The Quick And The Dead Review

Quick And The Dead, The
Ellen is a female gunslinger who rides into town to settle an old childhood score…

by Andrew Collins |
Published on
Release Date:

22 Sep 1995

Running Time:

107 minutes

Certificate:

15

Original Title:

Quick And The Dead, The

Imagine, if you will, that Sharon Stone was a man. It would be totally acceptable for her (him) to attain world fame by starring in glossy popcorn action thrillers and baring her (his) chest; to harbour behind-the-camera aspirations; to be fit, fast and feisty. And if her latest movie was a daft, self-contained cartoon Western in which she (he) played a silent-but-deadly gunslinger, that would be dandy. As it is, she's a woman, and so making shallow hokum like this seems to bring Shazza little but scorn.

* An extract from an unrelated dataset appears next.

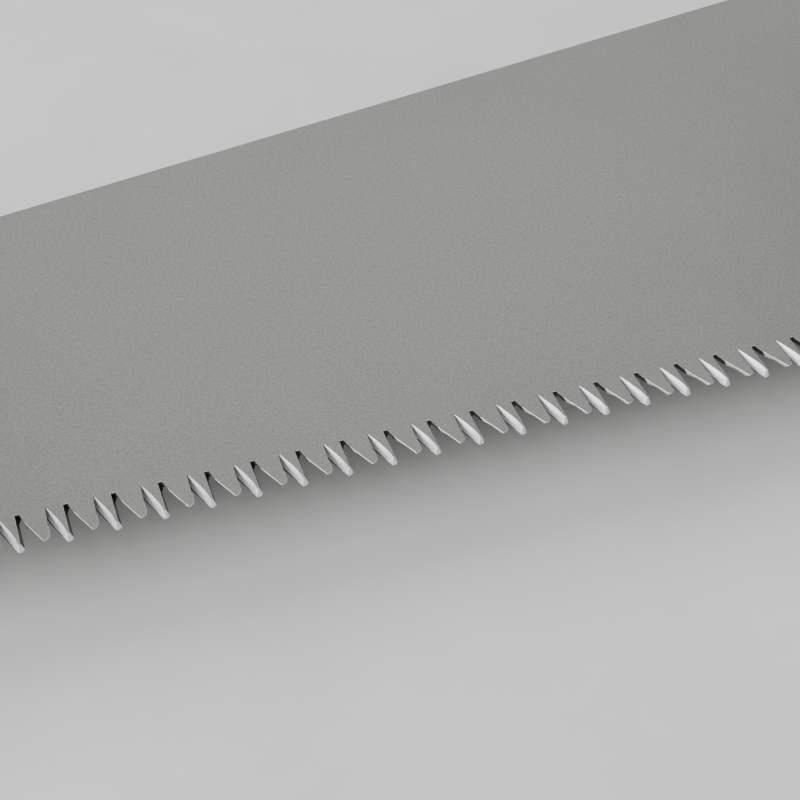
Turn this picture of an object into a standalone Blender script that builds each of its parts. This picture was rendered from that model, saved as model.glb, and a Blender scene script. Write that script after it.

Shirt almost buttoned up, in classic Leone-Eastwood style, Stone rides, silently, dustily and moodily into the town of Redemption. She's Ellen, and she has a childhood score to settle. The town is holding its annual gunslinging contest (a strict local custom in which pistol-packers young and old, local and not, shoot to the death - it's very much a knock-out tournament). Ellen enters, keeps her motivation quiet, and works her way to the contest's nub. Redemption's despotic self-styled big cheese - he's the one with the only nice house on the street - Herod (Hackman, loving every minute of it), becomes fascinated with Ellen, and as the bullet-a-thon unfolds, gets sucked into conflict with both her and his own cocky young son (a sparky, unrealistic Leonardo DiCaprio). Meanwhile, preacherman Cort (the astonishingly handsome Crowe) is forced to conquer his own self-righteous pacifism.

Raimi's chosen mode of direction is larger-than-life. Just as his infamous Evil Deads invited knowing sniggers, this ankle-deep story has a cheekful of tongue, providing opportunities galore for hammy, quick-draw melodrama and even some outrageous Bugs Bunny-style bullet holes (one with a shaft of light shining through it!). It's a perfect plateful of ham for Stone, a great movie decision: it's silly, it's surreal, it's shot full of holes - it's Clint Eastwood with all the macho posturing done by a woman.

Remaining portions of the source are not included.